Saturday, April 21, 2012

The Killing :: First Thoughts :: Night 15

Shaking the Box

Seldom do I play with the online extras for my favorite TV shows. A series should stand on its own, and I should get everything I need from the actual episodes. If in The Killing, for example, a real clue about Rosie's murder existed exclusively in the interactive version of her bedroom, I'd feel cheated as a viewer of the show.

But that box that Mitch has in "Numb" is so enticing that I finally visited the bedroom to see if I could spot it among Rosie's possessions. This interactive feature appears to capture the bedroom that existed before the family realized Rosie was dead. Bennet's letter is still hidden in the globe; a worried message from Sterling is still on the phone.

I can't find the box anywhere—although Rosie wasn't the neatest teenager, and it could lie beneath the heap of clothes on the floor, under the bed, or in one of the drawers that, despite my insistent clicking, won't open.

The contents must be important and not necessarily Rosie's. All we can do is wait and wait until "Christmas" arrives and pray that, once the lid comes off, the box doesn't contain yet another bulky sweater so many of the female cast seem to favor.

Taking Inventory

How many situations have rocked Stan and the boys' world since Mitch left? Well, if Mitch is avoiding TV news, she doesn't know that her husband's best friend tried to assassinate Councilman Richmond and then was himself gunned down. She missed the delivery of Rosie's bloody book bag. She's unaware that her surviving children are freaking out and, despite his impressive size and baseball bat, Stan himself is fearful enough to arrange mob protection with its considerable debt to Kovarsky. And can't you imagine the earful that Detectives Linden and Holder would get if Mitch knew that they suspected her daughter of prostitution!

With all of this additional stress in Stan's life, you would think that he would need his helpmate, but Stan seems unconcerned with Mitch's absence and sympathetic to her need to vanish. Obviously, he knows something about his wife that we don't. Now what could that be?

Special Message to Gwen

Okay, you surprised me and made your flight to DC. Now get back to Seattle, girlfriend! As your phone call to Jamie revealed, you are so obviously not over Darren.
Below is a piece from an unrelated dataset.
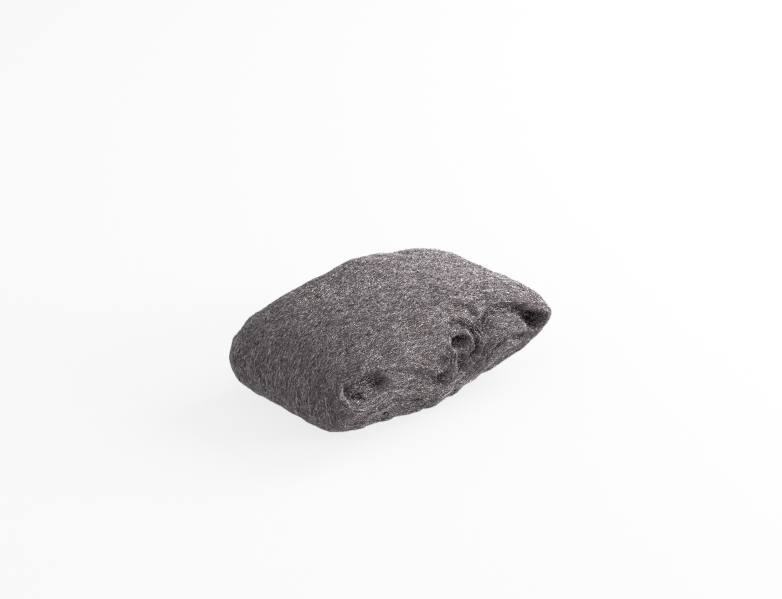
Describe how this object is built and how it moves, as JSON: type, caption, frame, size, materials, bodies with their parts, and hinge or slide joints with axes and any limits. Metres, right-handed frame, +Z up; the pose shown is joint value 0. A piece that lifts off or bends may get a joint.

If last season we wallowed in the Larsens' grief, then this season we're immersed in your boyfriend's paralysis. People, in general, avert their eyes when they spot folks in wheelchairs because that complete loss of mobility and sensation is so horrifying. We think to ourselves, "No, please, not that for me. Please."

It's hard wanting to avert my eyes through one third of an episode every Sunday evening, so we need that boy back on the campaign trail. We need a feel-good moment! Mayor Adams needs to pay for making Darren look guilty for Rosie's death and inspiring Belko's meltdown. You can help. Book a seat back to Seattle now!

Special Message to Det. Linden

You have now spent enough time on this case to realize that the murderer won't be a typical suspect. As you and Holder go chasing after Alexi Giffords, please realize that he is just a boy who got his heart stomped by a pretty young thing, not someone who has the brains or power to pull together the three threads of The Killing. The pencil slashes on Rosie's portrait are not Alexi anticipating revenge against Stan for his father's death; no, those slashes are just a young man trying to erase his feelings for the woman who wouldn't reciprocate.

I've avoided calling you incompetent because I understand that the audience has more information than you do since we get insight into the other characters' lives when you're not present. But lately I'm beginning to worry that all the wrong trees you've barked up, all the blind alleys you've gone down will so destroy the Larsen family that Stan will end up jailed [scenes keep foreshadowing him caged], Terry dead, Mitch who-knows-where, and the Tommy and Denny in foster care getting initiated into your experiences as a child!

Rosie was depositing money into her aunt's account. Maybe Terry didn't know that Rosie was the person making those deposits, but she certainly benefitted from the money appearing. Please go question Terry more carefully!

Special Message to Jasper Ames

Skulk all you want in the background, your face pinched and your brow knitted. We're not biting that the detectives overlooked you as Rosie's real murderer. Your father, on the other hand, has had our attention for quite a while. Do you have something to share that the police should know? You don't strike me as the kind of morally upright young man who would risk losing the perks of his father's wealth to help get justice for Rosie. Surprise us! Spill what you know!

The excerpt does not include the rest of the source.